** begin Data lines **
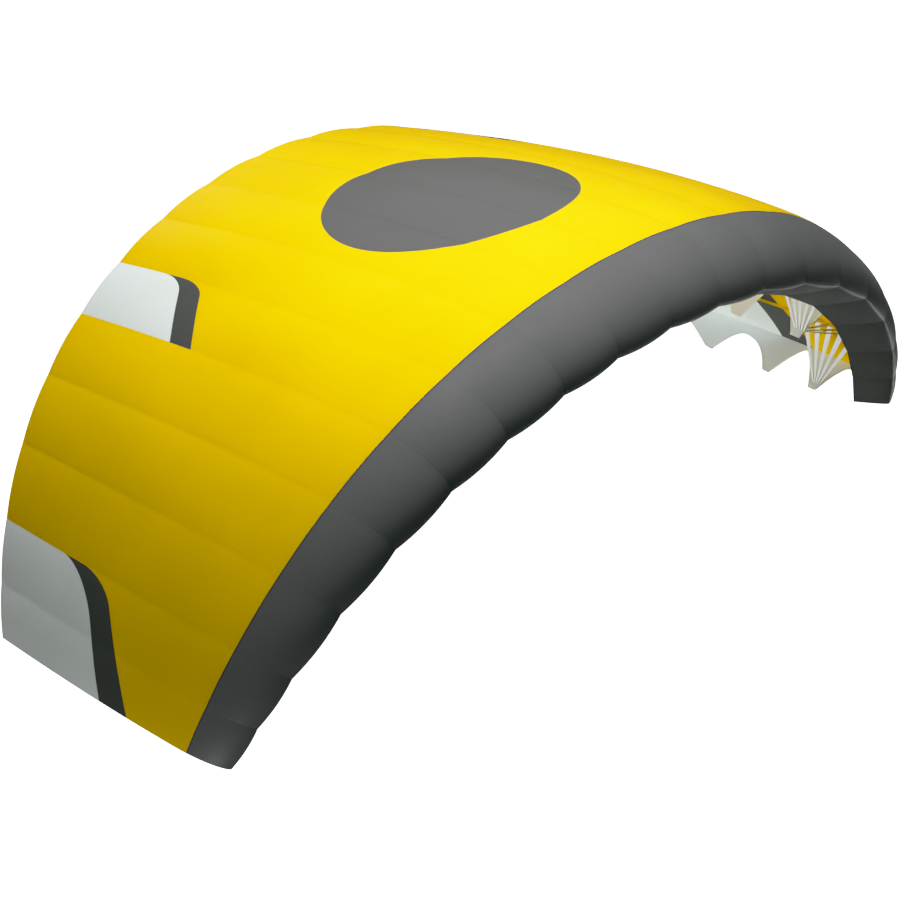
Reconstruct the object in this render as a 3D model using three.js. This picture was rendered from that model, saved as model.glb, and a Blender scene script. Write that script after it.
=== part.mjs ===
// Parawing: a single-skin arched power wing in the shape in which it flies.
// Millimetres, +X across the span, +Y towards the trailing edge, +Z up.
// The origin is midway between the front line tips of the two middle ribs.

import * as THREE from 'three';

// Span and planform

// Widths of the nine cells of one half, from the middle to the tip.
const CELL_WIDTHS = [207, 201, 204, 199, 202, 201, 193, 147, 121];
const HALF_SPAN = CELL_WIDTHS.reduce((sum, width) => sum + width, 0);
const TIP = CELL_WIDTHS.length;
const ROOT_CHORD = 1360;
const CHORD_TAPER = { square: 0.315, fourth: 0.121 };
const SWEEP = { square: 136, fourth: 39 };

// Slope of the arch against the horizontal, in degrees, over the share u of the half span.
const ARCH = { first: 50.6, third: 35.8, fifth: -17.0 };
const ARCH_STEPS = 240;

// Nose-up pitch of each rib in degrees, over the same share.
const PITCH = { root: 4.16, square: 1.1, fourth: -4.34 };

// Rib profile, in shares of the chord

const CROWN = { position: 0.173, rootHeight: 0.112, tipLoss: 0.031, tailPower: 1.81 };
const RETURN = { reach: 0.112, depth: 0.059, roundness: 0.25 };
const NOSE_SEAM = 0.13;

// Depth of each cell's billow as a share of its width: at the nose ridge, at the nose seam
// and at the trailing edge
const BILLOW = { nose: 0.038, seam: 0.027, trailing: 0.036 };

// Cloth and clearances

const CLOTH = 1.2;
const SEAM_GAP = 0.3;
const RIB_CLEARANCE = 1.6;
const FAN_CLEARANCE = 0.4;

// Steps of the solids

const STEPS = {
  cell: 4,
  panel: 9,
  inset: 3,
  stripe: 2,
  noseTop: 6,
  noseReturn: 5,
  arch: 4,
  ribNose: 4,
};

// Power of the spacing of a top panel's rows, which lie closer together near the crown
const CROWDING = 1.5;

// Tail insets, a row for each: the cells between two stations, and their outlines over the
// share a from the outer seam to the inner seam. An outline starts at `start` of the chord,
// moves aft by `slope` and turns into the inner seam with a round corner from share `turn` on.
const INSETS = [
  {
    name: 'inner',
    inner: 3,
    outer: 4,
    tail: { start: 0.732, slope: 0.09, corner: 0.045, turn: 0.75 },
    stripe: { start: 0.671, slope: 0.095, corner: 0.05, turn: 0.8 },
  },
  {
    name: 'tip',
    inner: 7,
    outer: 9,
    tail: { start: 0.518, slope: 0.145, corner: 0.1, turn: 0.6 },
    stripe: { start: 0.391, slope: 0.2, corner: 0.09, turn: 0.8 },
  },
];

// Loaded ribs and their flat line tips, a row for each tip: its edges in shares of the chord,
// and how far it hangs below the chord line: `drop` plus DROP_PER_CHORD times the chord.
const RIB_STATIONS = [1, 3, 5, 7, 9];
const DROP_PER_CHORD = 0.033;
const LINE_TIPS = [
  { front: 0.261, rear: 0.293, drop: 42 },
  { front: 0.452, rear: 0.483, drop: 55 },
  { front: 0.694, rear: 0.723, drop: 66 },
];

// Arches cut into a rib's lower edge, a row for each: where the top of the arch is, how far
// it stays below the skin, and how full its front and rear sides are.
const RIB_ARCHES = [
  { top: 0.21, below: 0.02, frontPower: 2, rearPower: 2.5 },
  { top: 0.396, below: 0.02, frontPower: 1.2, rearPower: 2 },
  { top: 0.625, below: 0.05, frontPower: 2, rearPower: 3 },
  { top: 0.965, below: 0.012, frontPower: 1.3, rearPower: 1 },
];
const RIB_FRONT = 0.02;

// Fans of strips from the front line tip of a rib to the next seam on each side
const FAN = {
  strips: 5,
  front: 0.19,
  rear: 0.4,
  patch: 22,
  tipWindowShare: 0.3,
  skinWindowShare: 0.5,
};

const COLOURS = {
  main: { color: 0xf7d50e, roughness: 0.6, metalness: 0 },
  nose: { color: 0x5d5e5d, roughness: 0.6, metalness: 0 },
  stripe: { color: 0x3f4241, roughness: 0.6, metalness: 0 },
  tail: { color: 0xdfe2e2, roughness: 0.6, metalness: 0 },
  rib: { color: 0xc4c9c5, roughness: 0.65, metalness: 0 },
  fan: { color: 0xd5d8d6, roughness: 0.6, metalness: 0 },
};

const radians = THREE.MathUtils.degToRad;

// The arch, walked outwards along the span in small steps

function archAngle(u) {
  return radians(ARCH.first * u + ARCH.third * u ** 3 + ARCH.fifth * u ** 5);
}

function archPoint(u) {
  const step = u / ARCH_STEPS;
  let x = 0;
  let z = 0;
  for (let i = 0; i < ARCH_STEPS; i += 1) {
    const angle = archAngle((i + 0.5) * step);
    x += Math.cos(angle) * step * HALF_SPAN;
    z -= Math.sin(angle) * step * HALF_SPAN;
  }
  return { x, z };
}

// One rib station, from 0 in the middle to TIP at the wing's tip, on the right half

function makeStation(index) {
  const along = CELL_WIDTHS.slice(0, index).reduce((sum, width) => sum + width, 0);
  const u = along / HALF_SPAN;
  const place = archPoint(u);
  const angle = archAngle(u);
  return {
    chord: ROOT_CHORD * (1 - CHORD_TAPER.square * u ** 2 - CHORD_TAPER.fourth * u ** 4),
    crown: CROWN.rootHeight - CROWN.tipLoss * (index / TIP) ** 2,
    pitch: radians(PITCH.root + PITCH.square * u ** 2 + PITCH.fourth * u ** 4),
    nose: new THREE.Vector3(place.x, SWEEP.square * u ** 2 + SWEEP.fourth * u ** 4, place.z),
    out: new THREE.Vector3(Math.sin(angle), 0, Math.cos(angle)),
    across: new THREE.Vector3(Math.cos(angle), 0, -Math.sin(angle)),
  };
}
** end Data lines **
### Given request
All lines from the beginning of the material above through the one with "const NOSE_SEAM = 0.13;" need to be returned exactly; please return those and only those.

### Result of this exercise
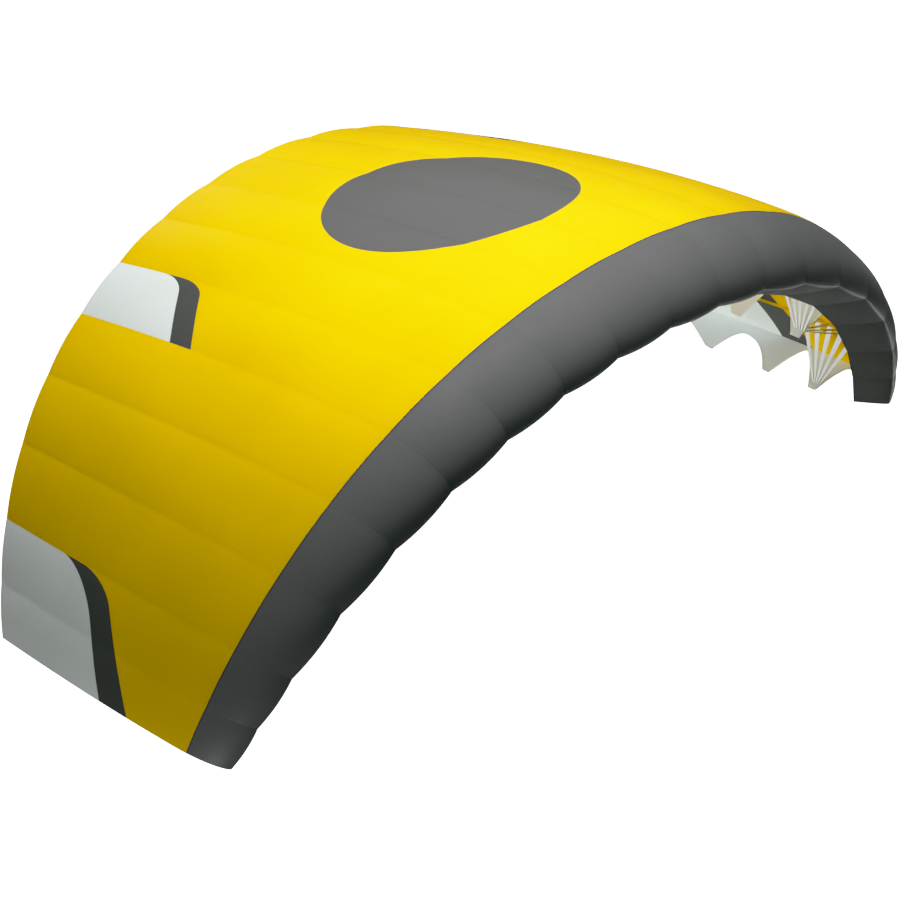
Reconstruct the object in this render as a 3D model using three.js. This picture was rendered from that model, saved as model.glb, and a Blender scene script. Write that script after it.
=== part.mjs ===
// Parawing: a single-skin arched power wing in the shape in which it flies.
// Millimetres, +X across the span, +Y towards the trailing edge, +Z up.
// The origin is midway between the front line tips of the two middle ribs.

import * as THREE from 'three';

// Span and planform

// Widths of the nine cells of one half, from the middle to the tip.
const CELL_WIDTHS = [207, 201, 204, 199, 202, 201, 193, 147, 121];
const HALF_SPAN = CELL_WIDTHS.reduce((sum, width) => sum + width, 0);
const TIP = CELL_WIDTHS.length;
const ROOT_CHORD = 1360;
const CHORD_TAPER = { square: 0.315, fourth: 0.121 };
const SWEEP = { square: 136, fourth: 39 };

// Slope of the arch against the horizontal, in degrees, over the share u of the half span.
const ARCH = { first: 50.6, third: 35.8, fifth: -17.0 };
const ARCH_STEPS = 240;

// Nose-up pitch of each rib in degrees, over the same share.
const PITCH = { root: 4.16, square: 1.1, fourth: -4.34 };

// Rib profile, in shares of the chord

const CROWN = { position: 0.173, rootHeight: 0.112, tipLoss: 0.031, tailPower: 1.81 };
const RETURN = { reach: 0.112, depth: 0.059, roundness: 0.25 };
const NOSE_SEAM = 0.13;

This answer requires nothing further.